Instructions to follow
Copy the data below exactly.

----------------

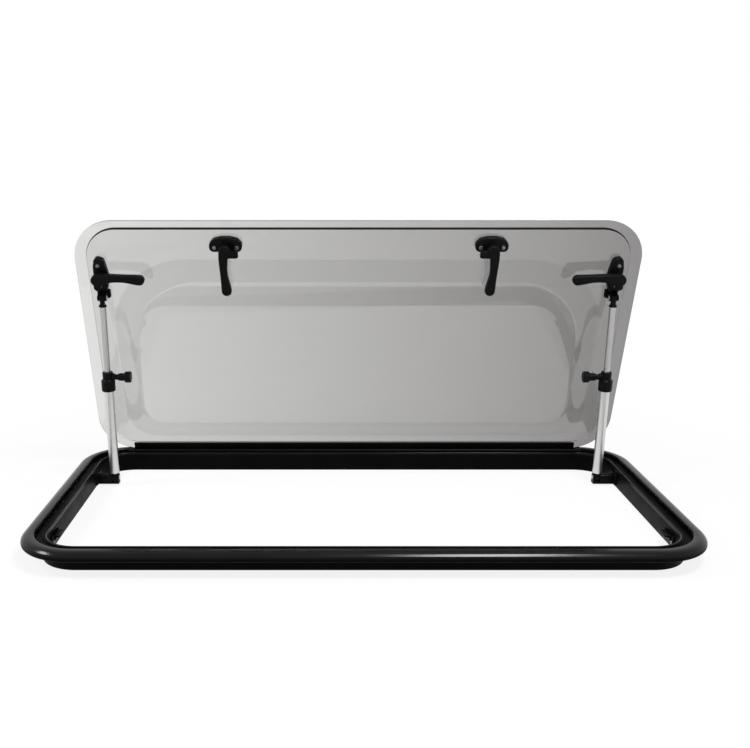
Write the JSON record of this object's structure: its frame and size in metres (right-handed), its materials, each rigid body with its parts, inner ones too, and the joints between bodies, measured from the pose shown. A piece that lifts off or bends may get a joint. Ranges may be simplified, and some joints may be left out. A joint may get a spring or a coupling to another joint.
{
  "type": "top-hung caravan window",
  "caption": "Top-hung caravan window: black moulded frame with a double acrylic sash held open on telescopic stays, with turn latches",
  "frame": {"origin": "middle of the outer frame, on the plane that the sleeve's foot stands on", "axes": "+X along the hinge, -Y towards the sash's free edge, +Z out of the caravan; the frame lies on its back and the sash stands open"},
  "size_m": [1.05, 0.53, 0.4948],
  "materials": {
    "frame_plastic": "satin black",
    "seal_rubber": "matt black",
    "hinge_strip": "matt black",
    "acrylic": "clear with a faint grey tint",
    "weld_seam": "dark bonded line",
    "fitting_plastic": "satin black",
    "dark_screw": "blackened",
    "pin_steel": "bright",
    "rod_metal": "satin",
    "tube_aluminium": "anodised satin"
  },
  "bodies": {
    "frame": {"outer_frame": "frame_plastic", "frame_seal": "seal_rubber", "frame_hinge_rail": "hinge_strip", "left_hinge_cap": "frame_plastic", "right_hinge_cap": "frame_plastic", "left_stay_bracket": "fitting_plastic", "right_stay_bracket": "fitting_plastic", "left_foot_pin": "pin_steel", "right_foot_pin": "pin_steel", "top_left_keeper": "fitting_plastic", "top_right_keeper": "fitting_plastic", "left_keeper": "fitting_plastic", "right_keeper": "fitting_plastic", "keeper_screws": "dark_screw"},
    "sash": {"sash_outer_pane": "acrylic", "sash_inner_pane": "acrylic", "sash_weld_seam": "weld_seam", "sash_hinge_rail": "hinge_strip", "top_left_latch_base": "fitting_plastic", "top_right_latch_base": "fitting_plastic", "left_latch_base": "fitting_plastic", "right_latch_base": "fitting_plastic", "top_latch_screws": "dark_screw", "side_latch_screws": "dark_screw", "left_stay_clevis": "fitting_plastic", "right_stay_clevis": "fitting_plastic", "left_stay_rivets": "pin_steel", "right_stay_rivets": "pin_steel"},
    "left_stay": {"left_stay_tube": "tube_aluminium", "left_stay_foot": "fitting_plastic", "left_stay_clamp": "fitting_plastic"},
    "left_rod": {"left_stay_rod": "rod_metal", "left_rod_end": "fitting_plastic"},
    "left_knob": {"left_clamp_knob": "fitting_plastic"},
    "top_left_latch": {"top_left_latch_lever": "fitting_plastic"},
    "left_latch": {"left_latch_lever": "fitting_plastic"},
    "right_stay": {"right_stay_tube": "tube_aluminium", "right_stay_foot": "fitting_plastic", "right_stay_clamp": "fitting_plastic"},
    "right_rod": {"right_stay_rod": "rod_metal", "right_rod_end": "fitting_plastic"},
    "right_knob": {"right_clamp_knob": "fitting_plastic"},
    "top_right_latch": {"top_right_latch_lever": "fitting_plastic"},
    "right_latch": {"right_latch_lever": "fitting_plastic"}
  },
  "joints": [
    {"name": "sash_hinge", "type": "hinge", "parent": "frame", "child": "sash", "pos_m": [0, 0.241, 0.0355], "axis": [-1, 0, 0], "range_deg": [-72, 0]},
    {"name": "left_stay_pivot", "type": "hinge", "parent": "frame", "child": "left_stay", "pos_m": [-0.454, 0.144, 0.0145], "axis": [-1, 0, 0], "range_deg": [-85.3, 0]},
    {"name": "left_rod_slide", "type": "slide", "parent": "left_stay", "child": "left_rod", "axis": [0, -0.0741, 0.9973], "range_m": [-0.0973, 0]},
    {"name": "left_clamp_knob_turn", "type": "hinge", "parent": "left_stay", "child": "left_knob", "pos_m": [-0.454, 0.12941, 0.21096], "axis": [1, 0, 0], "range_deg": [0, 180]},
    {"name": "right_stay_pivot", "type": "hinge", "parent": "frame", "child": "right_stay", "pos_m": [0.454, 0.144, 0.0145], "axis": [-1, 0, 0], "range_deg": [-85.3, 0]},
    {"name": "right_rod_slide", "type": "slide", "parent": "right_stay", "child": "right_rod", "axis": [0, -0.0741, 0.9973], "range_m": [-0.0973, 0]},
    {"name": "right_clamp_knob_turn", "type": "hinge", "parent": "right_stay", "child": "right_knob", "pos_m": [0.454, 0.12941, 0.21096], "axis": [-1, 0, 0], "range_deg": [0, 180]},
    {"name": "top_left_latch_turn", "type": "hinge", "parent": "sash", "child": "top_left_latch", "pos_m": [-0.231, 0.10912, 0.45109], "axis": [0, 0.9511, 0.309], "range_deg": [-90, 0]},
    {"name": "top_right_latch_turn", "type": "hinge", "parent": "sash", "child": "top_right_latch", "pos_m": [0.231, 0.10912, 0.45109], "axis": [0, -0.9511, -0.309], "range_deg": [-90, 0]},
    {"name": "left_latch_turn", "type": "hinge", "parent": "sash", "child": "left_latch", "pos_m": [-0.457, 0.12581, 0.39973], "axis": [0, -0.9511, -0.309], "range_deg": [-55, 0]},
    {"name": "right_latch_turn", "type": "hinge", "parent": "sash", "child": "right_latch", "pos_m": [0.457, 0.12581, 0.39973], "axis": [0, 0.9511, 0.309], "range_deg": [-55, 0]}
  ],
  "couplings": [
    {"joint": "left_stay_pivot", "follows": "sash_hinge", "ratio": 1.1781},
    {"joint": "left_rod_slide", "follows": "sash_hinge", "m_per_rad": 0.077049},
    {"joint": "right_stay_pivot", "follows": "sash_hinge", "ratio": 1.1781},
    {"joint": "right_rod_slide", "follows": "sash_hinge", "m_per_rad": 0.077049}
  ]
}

----------------

Answer in full
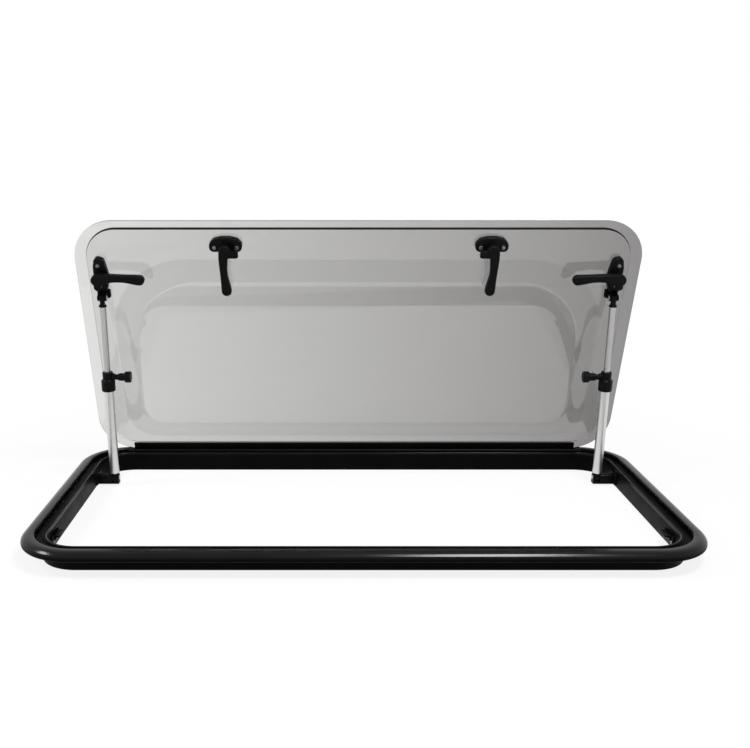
Write the JSON record of this object's structure: its frame and size in metres (right-handed), its materials, each rigid body with its parts, inner ones too, and the joints between bodies, measured from the pose shown. A piece that lifts off or bends may get a joint. Ranges may be simplified, and some joints may be left out. A joint may get a spring or a coupling to another joint.
{
  "type": "top-hung caravan window",
  "caption": "Top-hung caravan window: black moulded frame with a double acrylic sash held open on telescopic stays, with turn latches",
  "frame": {"origin": "middle of the outer frame, on the plane that the sleeve's foot stands on", "axes": "+X along the hinge, -Y towards the sash's free edge, +Z out of the caravan; the frame lies on its back and the sash stands open"},
  "size_m": [1.05, 0.53, 0.4948],
  "materials": {
    "frame_plastic": "satin black",
    "seal_rubber": "matt black",
    "hinge_strip": "matt black",
    "acrylic": "clear with a faint grey tint",
    "weld_seam": "dark bonded line",
    "fitting_plastic": "satin black",
    "dark_screw": "blackened",
    "pin_steel": "bright",
    "rod_metal": "satin",
    "tube_aluminium": "anodised satin"
  },
  "bodies": {
    "frame": {"outer_frame": "frame_plastic", "frame_seal": "seal_rubber", "frame_hinge_rail": "hinge_strip", "left_hinge_cap": "frame_plastic", "right_hinge_cap": "frame_plastic", "left_stay_bracket": "fitting_plastic", "right_stay_bracket": "fitting_plastic", "left_foot_pin": "pin_steel", "right_foot_pin": "pin_steel", "top_left_keeper": "fitting_plastic", "top_right_keeper": "fitting_plastic", "left_keeper": "fitting_plastic", "right_keeper": "fitting_plastic", "keeper_screws": "dark_screw"},
    "sash": {"sash_outer_pane": "acrylic", "sash_inner_pane": "acrylic", "sash_weld_seam": "weld_seam", "sash_hinge_rail": "hinge_strip", "top_left_latch_base": "fitting_plastic", "top_right_latch_base": "fitting_plastic", "left_latch_base": "fitting_plastic", "right_latch_base": "fitting_plastic", "top_latch_screws": "dark_screw", "side_latch_screws": "dark_screw", "left_stay_clevis": "fitting_plastic", "right_stay_clevis": "fitting_plastic", "left_stay_rivets": "pin_steel", "right_stay_rivets": "pin_steel"},
    "left_stay": {"left_stay_tube": "tube_aluminium", "left_stay_foot": "fitting_plastic", "left_stay_clamp": "fitting_plastic"},
    "left_rod": {"left_stay_rod": "rod_metal", "left_rod_end": "fitting_plastic"},
    "left_knob": {"left_clamp_knob": "fitting_plastic"},
    "top_left_latch": {"top_left_latch_lever": "fitting_plastic"},
    "left_latch": {"left_latch_lever": "fitting_plastic"},
    "right_stay": {"right_stay_tube": "tube_aluminium", "right_stay_foot": "fitting_plastic", "right_stay_clamp": "fitting_plastic"},
    "right_rod": {"right_stay_rod": "rod_metal", "right_rod_end": "fitting_plastic"},
    "right_knob": {"right_clamp_knob": "fitting_plastic"},
    "top_right_latch": {"top_right_latch_lever": "fitting_plastic"},
    "right_latch": {"right_latch_lever": "fitting_plastic"}
  },
  "joints": [
    {"name": "sash_hinge", "type": "hinge", "parent": "frame", "child": "sash", "pos_m": [0, 0.241, 0.0355], "axis": [-1, 0, 0], "range_deg": [-72, 0]},
    {"name": "left_stay_pivot", "type": "hinge", "parent": "frame", "child": "left_stay", "pos_m": [-0.454, 0.144, 0.0145], "axis": [-1, 0, 0], "range_deg": [-85.3, 0]},
    {"name": "left_rod_slide", "type": "slide", "parent": "left_stay", "child": "left_rod", "axis": [0, -0.0741, 0.9973], "range_m": [-0.0973, 0]},
    {"name": "left_clamp_knob_turn", "type": "hinge", "parent": "left_stay", "child": "left_knob", "pos_m": [-0.454, 0.12941, 0.21096], "axis": [1, 0, 0], "range_deg": [0, 180]},
    {"name": "right_stay_pivot", "type": "hinge", "parent": "frame", "child": "right_stay", "pos_m": [0.454, 0.144, 0.0145], "axis": [-1, 0, 0], "range_deg": [-85.3, 0]},
    {"name": "right_rod_slide", "type": "slide", "parent": "right_stay", "child": "right_rod", "axis": [0, -0.0741, 0.9973], "range_m": [-0.0973, 0]},
    {"name": "right_clamp_knob_turn", "type": "hinge", "parent": "right_stay", "child": "right_knob", "pos_m": [0.454, 0.12941, 0.21096], "axis": [-1, 0, 0], "range_deg": [0, 180]},
    {"name": "top_left_latch_turn", "type": "hinge", "parent": "sash", "child": "top_left_latch", "pos_m": [-0.231, 0.10912, 0.45109], "axis": [0, 0.9511, 0.309], "range_deg": [-90, 0]},
    {"name": "top_right_latch_turn", "type": "hinge", "parent": "sash", "child": "top_right_latch", "pos_m": [0.231, 0.10912, 0.45109], "axis": [0, -0.9511, -0.309], "range_deg": [-90, 0]},
    {"name": "left_latch_turn", "type": "hinge", "parent": "sash", "child": "left_latch", "pos_m": [-0.457, 0.12581, 0.39973], "axis": [0, -0.9511, -0.309], "range_deg": [-55, 0]},
    {"name": "right_latch_turn", "type": "hinge", "parent": "sash", "child": "right_latch", "pos_m": [0.457, 0.12581, 0.39973], "axis": [0, 0.9511, 0.309], "range_deg": [-55, 0]}
  ],
  "couplings": [
    {"joint": "left_stay_pivot", "follows": "sash_hinge", "ratio": 1.1781},
    {"joint": "left_rod_slide", "follows": "sash_hinge", "m_per_rad": 0.077049},
    {"joint": "right_stay_pivot", "follows": "sash_hinge", "ratio": 1.1781},
    {"joint": "right_rod_slide", "follows": "sash_hinge", "m_per_rad": 0.077049}
  ]
}